The movie is quite subtle - there's very little dialogue, and very little narrative. It opens with the protagonist, Matt, talking about his memories of his lover, Lisa. Matt, we are given to understand, is currently on Antarctica, studying ice. The movie sort of follows their relationship, but not really. Basically, there are 4 kinds of scenes - gorgeous shots of Antarctica, footage of rock shows, graphic sex scenes, and then a few scenes of (non-sex) interaction between Matt and Lisa. There's no real story. We learn that the pair met at a rock show, were sleeping together for maybe a year? and that Lisa moved back to the US. That's pretty much it in terms of plot. So what's the point? Hard to say. But I think that it's a kind of a reflection about the ways in which two people can both know and not know each other, how they can be extremely intimate in some ways and yet be completely blinded by their idealized fantasies of each other and their relationship. Or, to put it another way perhaps, how two people who are well nigh strangers can have extremely intimate relations. Matt and Lisa have some very intense sex, and yet, they don't seem particularly well suited to each other. Their conversations aren't particularly deep or interesting - they have this crazy sexual, and generally physical, chemistry, but nothing else. Matt acknowledges that Lisa is young, selfish, and insane - and she truly seems to be all three - and it's hard to say whether or not he really loves her. There's a scene when he runs naked into the freezing ocean just to prove his love, and yet it seems to be a move guided by the aesthetics of it, rather than a true expression of feeling. I think that the movie is subtly suggesting that this stylized version of something like love is precisely the model that rock music generally offers. But maybe that's reading too much into it.

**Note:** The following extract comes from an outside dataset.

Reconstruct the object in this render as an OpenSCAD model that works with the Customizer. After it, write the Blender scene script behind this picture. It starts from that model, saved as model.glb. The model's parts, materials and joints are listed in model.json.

The movie's greatest strength is its cinematography. The footage of the rock shows, in particular, is some of the best I've ever seen - handheld cameras from within the crowd that really capture what it's like to be there. The shots of Antarctica are, of course, breathtaking, and the sex scenes, while extremely graphic (there's even a money shot) are quite elegant. It's really very impressive.

Also, the film has a rather astounding poignant brevity. The dialogue is extremely sparse, and yet speaks volumes. There are these scenes where just one line speaks volumes about the character in really incredible ways. The movie is only an hour long, and there's really no story, and yet it seems to do so much. Quite remarkable.

The downside is that it is perhaps too subtle. Initially, you're sort of shocked by the graphic sex and absorbed by the rock shows, but then it starts to seem kind of monotonous and played out. Even the sex scenes get boring. Then again though, perhaps this is partly the point - it sort of mirrors their relationship, how the initial excitement slowly plays itself out. Then there are these scenes where it seems like you're going to get some deeper story, moments that seem to create a possibility of genuine intimacy, and yet they fail. It's kind of brilliant, now that I think about it. Matt's reflections, provided in the form of voice overs layered over visions of ice, could be a bit better written - they're a little too precious, at times. The language is very reminiscent of Jeanette Winterson's novels, but not quite as well done.

It's odd, I was discussing the film with the friend I saw it with, and she was saying that she felt that it would almost be more effective as literature, which I agree with, but then realize that the visual element of it is actually one of the most impressive, striking things about the movie. So it's strange. I have increasingly more respect for the film, and yet, I have this strong sense that it's lacking a certain je ne sais quoi necessary to actually be a really good movie. Quite puzzling.